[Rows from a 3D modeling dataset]
----------------------------------------

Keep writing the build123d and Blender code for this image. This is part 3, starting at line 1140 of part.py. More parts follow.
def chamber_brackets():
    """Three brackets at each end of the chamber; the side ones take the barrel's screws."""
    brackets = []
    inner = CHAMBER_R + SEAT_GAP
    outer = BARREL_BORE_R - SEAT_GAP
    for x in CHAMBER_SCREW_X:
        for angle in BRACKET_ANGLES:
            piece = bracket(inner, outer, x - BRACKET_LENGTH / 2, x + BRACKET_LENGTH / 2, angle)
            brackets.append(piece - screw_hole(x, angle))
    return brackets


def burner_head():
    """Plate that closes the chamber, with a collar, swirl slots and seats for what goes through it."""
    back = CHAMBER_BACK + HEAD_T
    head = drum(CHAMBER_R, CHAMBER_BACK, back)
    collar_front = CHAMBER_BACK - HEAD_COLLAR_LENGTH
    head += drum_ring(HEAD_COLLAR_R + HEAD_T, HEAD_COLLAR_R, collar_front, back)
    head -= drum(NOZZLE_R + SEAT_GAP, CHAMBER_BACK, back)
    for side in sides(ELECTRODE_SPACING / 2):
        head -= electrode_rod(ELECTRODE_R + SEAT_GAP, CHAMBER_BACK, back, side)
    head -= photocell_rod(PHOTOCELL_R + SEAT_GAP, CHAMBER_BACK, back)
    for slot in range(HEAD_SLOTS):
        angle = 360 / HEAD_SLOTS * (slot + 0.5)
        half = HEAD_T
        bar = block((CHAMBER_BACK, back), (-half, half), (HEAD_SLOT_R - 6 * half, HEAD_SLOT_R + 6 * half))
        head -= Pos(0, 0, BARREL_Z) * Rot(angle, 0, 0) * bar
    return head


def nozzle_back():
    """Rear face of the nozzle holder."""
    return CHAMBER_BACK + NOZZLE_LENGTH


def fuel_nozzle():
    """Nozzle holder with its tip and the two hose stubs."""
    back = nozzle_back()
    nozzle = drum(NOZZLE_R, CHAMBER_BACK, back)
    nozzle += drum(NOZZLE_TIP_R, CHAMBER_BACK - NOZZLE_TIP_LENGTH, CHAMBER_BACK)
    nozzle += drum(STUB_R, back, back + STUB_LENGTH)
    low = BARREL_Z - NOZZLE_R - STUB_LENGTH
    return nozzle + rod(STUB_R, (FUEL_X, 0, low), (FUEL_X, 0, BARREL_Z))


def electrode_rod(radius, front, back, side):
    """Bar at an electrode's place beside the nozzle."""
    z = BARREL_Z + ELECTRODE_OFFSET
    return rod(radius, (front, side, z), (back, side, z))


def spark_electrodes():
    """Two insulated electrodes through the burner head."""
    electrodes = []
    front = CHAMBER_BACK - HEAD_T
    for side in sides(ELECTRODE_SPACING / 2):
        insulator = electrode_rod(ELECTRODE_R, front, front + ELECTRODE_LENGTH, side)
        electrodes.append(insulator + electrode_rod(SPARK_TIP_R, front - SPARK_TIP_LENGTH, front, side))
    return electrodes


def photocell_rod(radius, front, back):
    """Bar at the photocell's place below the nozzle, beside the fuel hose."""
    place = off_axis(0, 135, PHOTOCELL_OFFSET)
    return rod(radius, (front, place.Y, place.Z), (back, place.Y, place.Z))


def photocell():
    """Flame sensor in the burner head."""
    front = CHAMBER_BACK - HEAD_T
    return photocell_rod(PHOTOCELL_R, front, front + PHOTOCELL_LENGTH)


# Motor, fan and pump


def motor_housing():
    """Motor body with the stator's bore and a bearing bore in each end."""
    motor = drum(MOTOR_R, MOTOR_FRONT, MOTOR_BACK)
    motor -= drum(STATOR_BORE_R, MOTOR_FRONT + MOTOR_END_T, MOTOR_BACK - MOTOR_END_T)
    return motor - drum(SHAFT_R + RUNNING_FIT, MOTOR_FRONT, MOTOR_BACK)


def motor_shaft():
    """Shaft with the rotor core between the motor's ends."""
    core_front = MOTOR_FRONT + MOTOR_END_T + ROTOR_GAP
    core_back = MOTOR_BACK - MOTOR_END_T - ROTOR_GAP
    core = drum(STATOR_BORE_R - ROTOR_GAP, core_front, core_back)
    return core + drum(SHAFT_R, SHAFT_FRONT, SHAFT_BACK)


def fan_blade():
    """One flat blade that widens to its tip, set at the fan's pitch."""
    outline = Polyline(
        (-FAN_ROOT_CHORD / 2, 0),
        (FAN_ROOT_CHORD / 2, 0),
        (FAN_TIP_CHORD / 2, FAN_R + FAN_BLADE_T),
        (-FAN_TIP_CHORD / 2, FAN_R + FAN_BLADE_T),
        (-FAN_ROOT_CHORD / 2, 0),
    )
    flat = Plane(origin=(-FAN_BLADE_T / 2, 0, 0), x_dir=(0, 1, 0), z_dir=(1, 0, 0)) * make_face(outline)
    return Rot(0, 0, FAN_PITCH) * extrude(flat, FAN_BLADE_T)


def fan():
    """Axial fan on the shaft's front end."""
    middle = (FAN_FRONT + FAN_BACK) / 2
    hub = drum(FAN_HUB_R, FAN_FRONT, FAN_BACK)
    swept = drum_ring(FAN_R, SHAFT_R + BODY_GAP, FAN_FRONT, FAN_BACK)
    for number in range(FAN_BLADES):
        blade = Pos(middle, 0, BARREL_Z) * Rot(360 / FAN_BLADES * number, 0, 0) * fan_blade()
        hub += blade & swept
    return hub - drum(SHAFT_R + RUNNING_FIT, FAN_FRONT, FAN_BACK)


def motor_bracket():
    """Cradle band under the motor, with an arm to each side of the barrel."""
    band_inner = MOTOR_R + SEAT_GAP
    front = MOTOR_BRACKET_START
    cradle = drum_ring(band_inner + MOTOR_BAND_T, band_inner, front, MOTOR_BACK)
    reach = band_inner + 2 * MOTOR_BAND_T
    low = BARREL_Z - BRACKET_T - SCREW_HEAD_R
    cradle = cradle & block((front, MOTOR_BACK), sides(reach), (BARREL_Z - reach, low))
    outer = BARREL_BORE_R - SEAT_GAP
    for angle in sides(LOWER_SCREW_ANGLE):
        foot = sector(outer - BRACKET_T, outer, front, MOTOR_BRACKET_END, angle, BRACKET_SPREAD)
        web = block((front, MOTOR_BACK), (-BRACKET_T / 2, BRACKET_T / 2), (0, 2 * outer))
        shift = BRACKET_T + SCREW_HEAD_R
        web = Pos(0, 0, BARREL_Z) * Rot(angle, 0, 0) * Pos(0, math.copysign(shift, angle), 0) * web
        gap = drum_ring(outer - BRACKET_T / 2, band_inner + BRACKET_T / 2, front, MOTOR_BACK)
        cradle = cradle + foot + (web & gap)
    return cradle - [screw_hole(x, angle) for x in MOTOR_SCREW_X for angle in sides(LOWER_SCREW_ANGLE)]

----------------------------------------

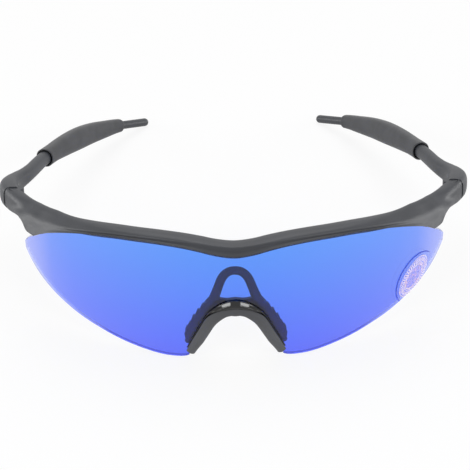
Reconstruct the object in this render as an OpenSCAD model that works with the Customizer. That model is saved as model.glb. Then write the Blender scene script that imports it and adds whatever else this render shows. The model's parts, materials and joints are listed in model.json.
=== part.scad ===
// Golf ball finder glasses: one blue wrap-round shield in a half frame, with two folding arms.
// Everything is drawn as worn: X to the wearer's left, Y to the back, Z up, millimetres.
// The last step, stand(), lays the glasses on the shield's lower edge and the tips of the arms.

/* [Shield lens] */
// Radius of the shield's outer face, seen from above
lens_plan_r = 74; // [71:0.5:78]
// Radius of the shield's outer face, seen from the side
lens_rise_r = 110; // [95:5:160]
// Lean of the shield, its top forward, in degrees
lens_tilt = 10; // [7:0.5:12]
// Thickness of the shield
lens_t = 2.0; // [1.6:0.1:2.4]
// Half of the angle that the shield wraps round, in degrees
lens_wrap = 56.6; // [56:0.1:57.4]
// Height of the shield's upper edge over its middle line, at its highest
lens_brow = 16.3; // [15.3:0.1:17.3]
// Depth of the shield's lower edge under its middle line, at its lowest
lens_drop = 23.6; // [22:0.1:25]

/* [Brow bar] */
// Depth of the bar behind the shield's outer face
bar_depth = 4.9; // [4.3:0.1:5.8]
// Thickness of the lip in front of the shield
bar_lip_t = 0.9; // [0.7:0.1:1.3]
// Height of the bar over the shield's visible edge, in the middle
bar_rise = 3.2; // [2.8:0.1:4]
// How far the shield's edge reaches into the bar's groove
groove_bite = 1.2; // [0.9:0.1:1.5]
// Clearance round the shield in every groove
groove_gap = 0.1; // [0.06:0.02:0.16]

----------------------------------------

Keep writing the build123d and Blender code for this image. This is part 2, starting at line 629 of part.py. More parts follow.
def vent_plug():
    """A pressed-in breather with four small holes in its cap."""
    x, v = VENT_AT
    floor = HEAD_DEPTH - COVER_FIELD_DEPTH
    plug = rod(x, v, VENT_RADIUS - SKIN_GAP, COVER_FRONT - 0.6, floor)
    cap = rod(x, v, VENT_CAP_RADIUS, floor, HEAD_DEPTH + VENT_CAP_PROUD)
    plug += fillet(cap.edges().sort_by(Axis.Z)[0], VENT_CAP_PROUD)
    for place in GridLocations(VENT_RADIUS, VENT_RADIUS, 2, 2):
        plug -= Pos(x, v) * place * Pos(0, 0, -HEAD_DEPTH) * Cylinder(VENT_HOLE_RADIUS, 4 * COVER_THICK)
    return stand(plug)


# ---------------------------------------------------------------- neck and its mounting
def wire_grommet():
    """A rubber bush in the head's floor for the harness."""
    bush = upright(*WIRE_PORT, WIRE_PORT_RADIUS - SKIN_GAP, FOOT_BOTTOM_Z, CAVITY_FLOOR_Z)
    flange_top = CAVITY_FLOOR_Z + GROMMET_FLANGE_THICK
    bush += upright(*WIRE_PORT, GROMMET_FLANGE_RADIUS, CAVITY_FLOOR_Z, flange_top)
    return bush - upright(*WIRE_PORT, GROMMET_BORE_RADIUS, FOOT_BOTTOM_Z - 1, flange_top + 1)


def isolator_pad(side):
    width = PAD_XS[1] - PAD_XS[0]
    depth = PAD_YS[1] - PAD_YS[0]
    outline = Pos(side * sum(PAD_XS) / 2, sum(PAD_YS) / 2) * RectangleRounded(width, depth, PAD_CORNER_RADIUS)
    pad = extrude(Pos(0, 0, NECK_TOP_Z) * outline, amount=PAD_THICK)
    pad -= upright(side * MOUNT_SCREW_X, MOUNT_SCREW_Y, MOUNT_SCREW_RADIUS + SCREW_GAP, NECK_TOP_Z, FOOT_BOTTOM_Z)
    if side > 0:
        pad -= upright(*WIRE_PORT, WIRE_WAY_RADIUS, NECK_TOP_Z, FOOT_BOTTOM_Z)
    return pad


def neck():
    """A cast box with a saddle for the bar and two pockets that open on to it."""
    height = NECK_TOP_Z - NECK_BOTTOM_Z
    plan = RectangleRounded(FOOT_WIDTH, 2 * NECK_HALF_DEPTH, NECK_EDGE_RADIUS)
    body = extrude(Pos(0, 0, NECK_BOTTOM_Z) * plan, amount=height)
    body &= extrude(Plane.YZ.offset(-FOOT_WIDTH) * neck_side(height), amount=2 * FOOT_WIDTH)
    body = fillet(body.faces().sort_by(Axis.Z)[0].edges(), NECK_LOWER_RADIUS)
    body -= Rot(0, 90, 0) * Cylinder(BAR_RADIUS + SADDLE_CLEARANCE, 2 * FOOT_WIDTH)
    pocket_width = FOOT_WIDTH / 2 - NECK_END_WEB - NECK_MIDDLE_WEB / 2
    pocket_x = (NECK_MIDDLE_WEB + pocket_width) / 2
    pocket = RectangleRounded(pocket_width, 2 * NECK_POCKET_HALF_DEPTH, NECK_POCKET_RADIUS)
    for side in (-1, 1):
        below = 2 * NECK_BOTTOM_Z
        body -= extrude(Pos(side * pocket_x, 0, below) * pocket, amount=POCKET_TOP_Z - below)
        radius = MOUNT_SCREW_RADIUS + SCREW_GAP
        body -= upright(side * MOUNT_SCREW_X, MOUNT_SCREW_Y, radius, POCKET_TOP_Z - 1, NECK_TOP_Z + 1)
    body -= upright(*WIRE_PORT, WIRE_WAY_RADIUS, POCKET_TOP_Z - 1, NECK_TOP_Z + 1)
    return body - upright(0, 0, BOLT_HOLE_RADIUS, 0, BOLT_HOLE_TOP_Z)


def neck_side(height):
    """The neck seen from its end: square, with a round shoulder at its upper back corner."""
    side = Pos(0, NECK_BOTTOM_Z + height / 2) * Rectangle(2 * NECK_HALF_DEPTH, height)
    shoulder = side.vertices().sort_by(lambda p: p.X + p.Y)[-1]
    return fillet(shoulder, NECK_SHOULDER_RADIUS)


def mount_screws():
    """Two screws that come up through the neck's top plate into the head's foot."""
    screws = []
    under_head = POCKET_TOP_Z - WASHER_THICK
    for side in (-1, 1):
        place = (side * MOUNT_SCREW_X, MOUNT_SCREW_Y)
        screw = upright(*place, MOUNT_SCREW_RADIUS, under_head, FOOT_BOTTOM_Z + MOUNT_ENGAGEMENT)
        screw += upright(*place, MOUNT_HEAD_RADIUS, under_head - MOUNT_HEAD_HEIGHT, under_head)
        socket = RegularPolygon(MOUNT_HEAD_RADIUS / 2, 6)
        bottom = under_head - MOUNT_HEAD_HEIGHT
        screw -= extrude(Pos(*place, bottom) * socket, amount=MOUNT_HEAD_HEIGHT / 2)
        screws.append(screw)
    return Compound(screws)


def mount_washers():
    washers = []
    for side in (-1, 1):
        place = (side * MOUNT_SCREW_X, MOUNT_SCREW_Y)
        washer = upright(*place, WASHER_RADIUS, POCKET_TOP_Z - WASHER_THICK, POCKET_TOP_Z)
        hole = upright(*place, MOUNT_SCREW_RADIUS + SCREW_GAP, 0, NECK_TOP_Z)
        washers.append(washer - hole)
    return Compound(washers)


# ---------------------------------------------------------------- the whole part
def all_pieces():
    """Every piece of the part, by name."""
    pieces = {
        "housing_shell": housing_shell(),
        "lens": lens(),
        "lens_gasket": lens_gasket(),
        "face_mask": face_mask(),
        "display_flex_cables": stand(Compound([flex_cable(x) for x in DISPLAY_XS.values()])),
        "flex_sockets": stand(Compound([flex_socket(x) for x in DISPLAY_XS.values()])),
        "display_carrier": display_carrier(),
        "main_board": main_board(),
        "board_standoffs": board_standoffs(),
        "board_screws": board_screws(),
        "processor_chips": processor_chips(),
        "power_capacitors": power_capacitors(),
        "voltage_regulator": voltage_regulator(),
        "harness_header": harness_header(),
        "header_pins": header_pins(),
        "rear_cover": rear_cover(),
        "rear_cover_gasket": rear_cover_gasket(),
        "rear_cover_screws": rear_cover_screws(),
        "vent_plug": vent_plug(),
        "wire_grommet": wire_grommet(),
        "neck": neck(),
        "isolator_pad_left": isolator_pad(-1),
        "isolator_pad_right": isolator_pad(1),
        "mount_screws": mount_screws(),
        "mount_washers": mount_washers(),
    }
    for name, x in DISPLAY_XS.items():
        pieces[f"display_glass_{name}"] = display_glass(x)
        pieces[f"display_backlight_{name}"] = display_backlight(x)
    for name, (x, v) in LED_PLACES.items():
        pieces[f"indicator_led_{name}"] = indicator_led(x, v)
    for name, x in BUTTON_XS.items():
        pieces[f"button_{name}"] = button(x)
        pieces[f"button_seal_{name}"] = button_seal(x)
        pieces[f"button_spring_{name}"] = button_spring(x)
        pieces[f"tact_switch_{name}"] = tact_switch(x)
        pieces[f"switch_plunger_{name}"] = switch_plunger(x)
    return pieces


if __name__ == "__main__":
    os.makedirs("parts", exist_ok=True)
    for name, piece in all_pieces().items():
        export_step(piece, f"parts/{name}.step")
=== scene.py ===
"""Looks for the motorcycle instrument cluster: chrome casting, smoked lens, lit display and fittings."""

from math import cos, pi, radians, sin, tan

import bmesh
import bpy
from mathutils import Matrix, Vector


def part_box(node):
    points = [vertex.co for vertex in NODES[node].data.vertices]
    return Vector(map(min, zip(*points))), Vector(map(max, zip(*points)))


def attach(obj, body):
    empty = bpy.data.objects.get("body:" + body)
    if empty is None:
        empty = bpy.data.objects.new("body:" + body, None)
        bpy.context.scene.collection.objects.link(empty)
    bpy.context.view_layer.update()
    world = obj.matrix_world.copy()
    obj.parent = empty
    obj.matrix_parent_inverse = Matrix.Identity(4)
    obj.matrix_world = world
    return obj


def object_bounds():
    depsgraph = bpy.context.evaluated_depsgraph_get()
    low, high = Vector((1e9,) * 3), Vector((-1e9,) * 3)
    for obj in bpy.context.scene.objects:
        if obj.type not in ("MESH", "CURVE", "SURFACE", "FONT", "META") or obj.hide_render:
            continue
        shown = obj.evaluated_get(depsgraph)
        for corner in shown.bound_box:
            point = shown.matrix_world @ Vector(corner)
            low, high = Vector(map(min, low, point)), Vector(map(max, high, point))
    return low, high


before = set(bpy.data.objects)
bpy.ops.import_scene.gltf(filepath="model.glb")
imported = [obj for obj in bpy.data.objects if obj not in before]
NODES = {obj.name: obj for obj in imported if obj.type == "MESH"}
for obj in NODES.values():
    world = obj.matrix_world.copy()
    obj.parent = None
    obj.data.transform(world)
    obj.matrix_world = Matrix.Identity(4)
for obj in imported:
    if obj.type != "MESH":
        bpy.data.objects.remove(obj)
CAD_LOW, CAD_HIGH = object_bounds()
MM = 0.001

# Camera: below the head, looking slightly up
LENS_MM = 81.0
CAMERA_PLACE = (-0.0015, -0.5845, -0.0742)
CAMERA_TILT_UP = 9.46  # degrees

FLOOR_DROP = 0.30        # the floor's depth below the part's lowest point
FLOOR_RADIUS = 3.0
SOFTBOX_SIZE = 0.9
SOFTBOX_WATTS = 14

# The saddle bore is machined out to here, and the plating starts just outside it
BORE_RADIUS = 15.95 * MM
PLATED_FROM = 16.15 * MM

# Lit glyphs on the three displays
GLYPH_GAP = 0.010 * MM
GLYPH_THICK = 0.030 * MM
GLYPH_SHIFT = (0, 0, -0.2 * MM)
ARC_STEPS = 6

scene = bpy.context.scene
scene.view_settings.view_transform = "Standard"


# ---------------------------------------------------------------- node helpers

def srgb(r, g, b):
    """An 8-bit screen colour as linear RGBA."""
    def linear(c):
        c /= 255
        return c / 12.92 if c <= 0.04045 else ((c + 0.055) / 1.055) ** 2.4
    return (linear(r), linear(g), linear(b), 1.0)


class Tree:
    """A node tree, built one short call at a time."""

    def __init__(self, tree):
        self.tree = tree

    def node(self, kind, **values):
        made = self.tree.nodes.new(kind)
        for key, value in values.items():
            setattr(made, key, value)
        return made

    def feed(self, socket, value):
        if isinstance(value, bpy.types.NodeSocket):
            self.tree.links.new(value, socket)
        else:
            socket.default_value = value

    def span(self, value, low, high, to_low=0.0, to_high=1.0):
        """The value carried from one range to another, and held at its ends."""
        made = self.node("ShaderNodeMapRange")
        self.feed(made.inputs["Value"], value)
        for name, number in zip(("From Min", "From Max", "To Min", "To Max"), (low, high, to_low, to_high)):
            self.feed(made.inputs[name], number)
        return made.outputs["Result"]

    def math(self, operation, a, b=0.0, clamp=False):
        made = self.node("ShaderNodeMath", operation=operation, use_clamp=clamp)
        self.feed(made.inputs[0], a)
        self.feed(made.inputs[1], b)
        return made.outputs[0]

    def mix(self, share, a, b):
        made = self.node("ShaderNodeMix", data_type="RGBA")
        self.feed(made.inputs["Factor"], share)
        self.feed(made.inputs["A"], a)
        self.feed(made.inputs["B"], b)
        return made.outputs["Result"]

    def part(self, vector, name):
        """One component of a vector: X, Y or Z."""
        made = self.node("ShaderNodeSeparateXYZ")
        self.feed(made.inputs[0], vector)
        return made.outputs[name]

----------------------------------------

* SET EXERCISE
Return nothing but the lines running from the line with "Reconstruct the object" through the line with "lens_drop = 23.6; // [22:0.1:25]", exactly as they appear.

* EXERCISE RESPONSE
Reconstruct the object in this render as an OpenSCAD model that works with the Customizer. That model is saved as model.glb. Then write the Blender scene script that imports it and adds whatever else this render shows. The model's parts, materials and joints are listed in model.json.
=== part.scad ===
// Golf ball finder glasses: one blue wrap-round shield in a half frame, with two folding arms.
// Everything is drawn as worn: X to the wearer's left, Y to the back, Z up, millimetres.
// The last step, stand(), lays the glasses on the shield's lower edge and the tips of the arms.

/* [Shield lens] */
// Radius of the shield's outer face, seen from above
lens_plan_r = 74; // [71:0.5:78]
// Radius of the shield's outer face, seen from the side
lens_rise_r = 110; // [95:5:160]
// Lean of the shield, its top forward, in degrees
lens_tilt = 10; // [7:0.5:12]
// Thickness of the shield
lens_t = 2.0; // [1.6:0.1:2.4]
// Half of the angle that the shield wraps round, in degrees
lens_wrap = 56.6; // [56:0.1:57.4]
// Height of the shield's upper edge over its middle line, at its highest
lens_brow = 16.3; // [15.3:0.1:17.3]
// Depth of the shield's lower edge under its middle line, at its lowest
lens_drop = 23.6; // [22:0.1:25]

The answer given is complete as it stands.